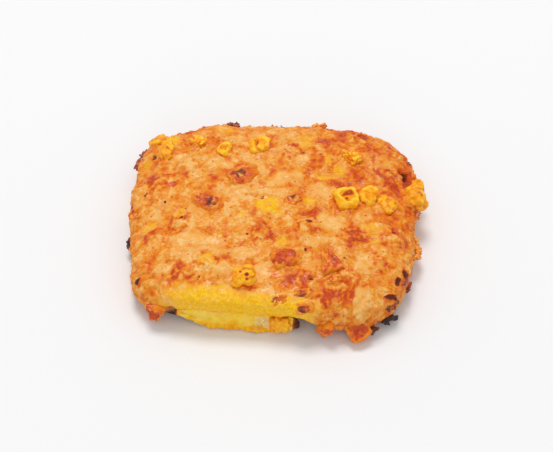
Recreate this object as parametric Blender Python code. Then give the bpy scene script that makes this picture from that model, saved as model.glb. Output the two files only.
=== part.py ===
# A rectangular slice of baked pizza: a flat dough base under a draped blanket of melted
# cheese, a tongue of cheese that ran out at the front, and sweetcorn and ham pieces set
# into the cheese. +X is the slice's right, +Y its back, +Z up, origin under its middle.

import math
import random

import bmesh
import bpy
from mathutils import Matrix, Vector, noise
from mathutils.bvhtree import BVHTree

MM = 0.001
GAP = 0.35  # clearance between pieces that touch, in mm, as are all sizes here

# Plan of the slice, whose corners are where straight sides would meet.
CORNERS = {
    (-1, -1): (-58.0, -38.5),
    (1, -1): (48.2, -48.2),
    (1, 1): (57.5, 51.2),
    (-1, 1): (-59.0, 53.8),
}
CORNER_POWER = {(-1, -1): 5.2, (1, -1): 3.5, (1, 1): 3.7, (-1, 1): 3.9}
FRONT_BOW = -2.0
BACK_BOW = 1.5
RIPPLE = 0.9
RIPPLE_LENGTH = 13.0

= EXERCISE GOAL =
Your task is to repeat the data exactly, with nothing left out.

= ANSWER TO THE TASK =
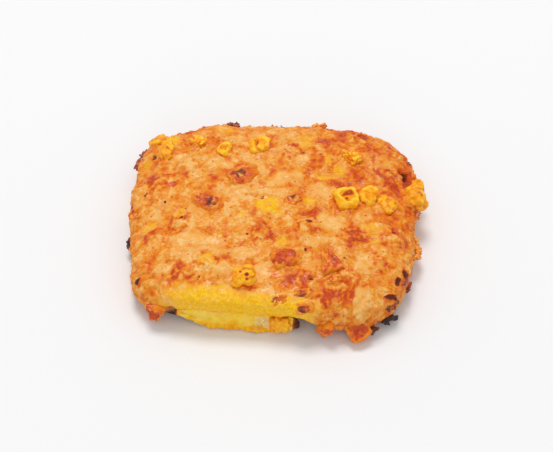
Recreate this object as parametric Blender Python code. Then give the bpy scene script that makes this picture from that model, saved as model.glb. Output the two files only.
=== part.py ===
# A rectangular slice of baked pizza: a flat dough base under a draped blanket of melted
# cheese, a tongue of cheese that ran out at the front, and sweetcorn and ham pieces set
# into the cheese. +X is the slice's right, +Y its back, +Z up, origin under its middle.

import math
import random

import bmesh
import bpy
from mathutils import Matrix, Vector, noise
from mathutils.bvhtree import BVHTree

MM = 0.001
GAP = 0.35  # clearance between pieces that touch, in mm, as are all sizes here

# Plan of the slice, whose corners are where straight sides would meet.
CORNERS = {
    (-1, -1): (-58.0, -38.5),
    (1, -1): (48.2, -48.2),
    (1, 1): (57.5, 51.2),
    (-1, 1): (-59.0, 53.8),
}
CORNER_POWER = {(-1, -1): 5.2, (1, -1): 3.5, (1, 1): 3.7, (-1, 1): 3.9}
FRONT_BOW = -2.0
BACK_BOW = 1.5
RIPPLE = 0.9
RIPPLE_LENGTH = 13.0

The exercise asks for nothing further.